Comment by Richard Robinson on October 27, 2011 at 10:37
Well, there is a blur tool in photoshop I use sometimes, or you can soft select an area and use a blur filter, but what I've done in this one in some places is just use a larger soft brush with a color selected from the area I'm painting but applied at about 30% transparency - like a light glaze really.
Comment by susie gregory on October 27, 2011 at 10:08
richard..how on earth do you blur and soften things with photoshop?  is it easy to learn?  i think fiddling around until you come up with something you like would be a huge benefit as you're putting brush to canvas!  you can really see the spotlight effect as you squint down at the redo on the right! wonderful!!! 
Comment by Denise Maxwell on October 27, 2011 at 7:02
Richard I like how you can see the little tweeks to make a good painting even better I hope my eye can soon do that also, fabulous. I love the sheep.
Comment by susie gregory on October 27, 2011 at 1:39
this is really lovely...and enhanced by richard's suggestions, even lovlier, if possible...i love the fenceposts and sheep he dreamed up!!  really soft and yet bold at the same time...good job!!!
Comment by Richard Robinson on October 26, 2011 at 18:39

Hi Emmanuelle, thanks for this beautiful painting, here's my thoughts on it...

 

Design

I really like the design.
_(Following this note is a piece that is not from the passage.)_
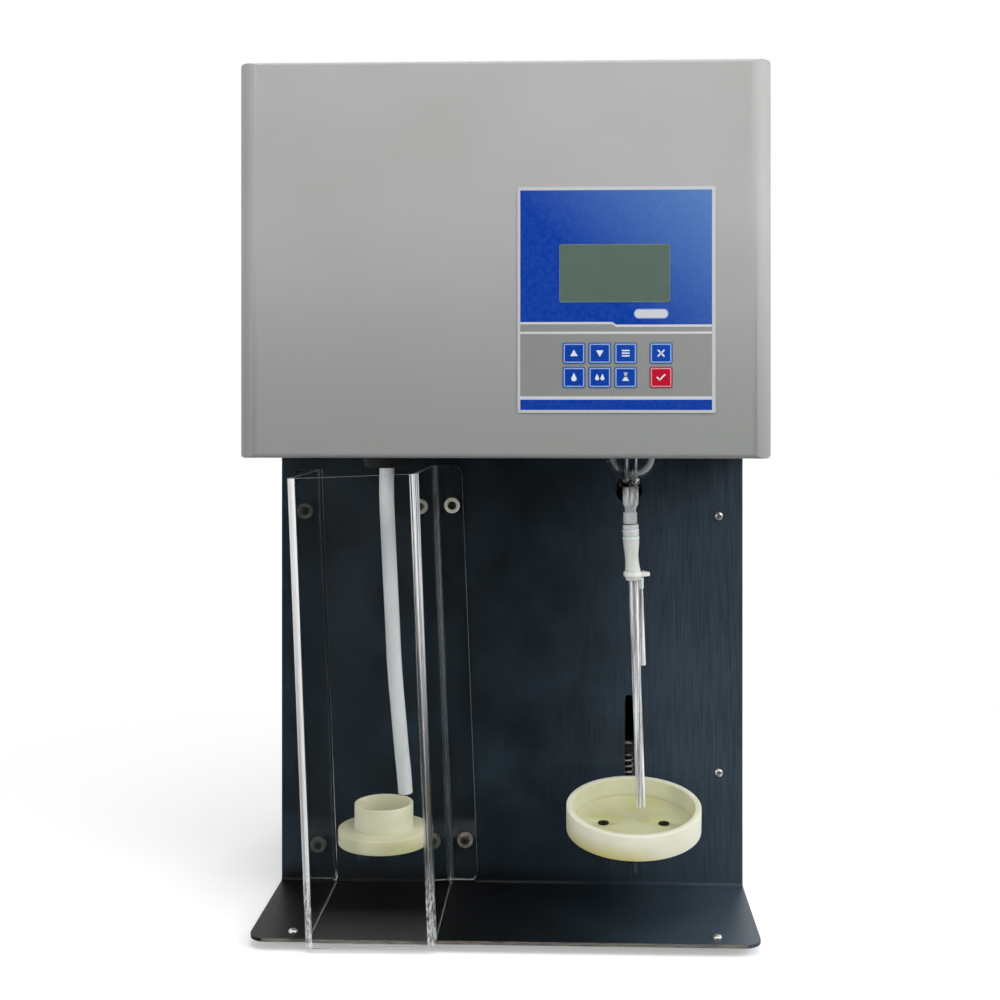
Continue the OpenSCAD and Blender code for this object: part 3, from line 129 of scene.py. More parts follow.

When it's simplified to it's basic dark/light design I can more easily see why - large dynamic shapes leading me into the painting. You've taken the concept of the curving river and turned it into what could be a grassy plain or a dirt track and the color design of warm against cool works very well and is immediately attractive to my eye even when viewed at a very small size which is always my test of a good design - if it looks good on a postage stamp, it'll look great on a wall.
 

 

Color

As I said the warm/cool thing is great and you've also varied the hues within those major groups enough to keep them interesting. The light blue in the mountains suggest smoke or mist to me and possibly could stand with some warming up just a little, as could the snow in sunlight to keep it in the same light as those warm clouds. I could imagine a slightly stronger spotlight effect further down the valley too. There are just a few odd flicks of dark green which seem to float out of place at the base of the mountains.

 

Brushwork

Lovely brushwork - very confident. I'm enjoying those strokes leading into the painting - they're a really beautiful feature of this painting in my opinion.

 

Realism

Overall it's really pretty good in terms of giving a convincing illusion of space. There is one major thing that pokes in my eye and that's the size of the trees on the right. Although I do like the size of them compositionally, there doesn't seem any way to reconcile their size with the size of the trees on the left and that puts the entire foreground into question - is it a broad plain of tussock or a dirt track? If you look at the image in a mirror for a second you'll get a new perspective on this because you're used to it now. To my eye those trees need some pruning and the track could do with some other elements to give it better scale, like some fence posts and some mustering sheep for instance.

 

I've picked on the things I personally would change which are pretty minor because overall I think its a really nice painting and I wouldn't mind it on my wall at all. Nice work!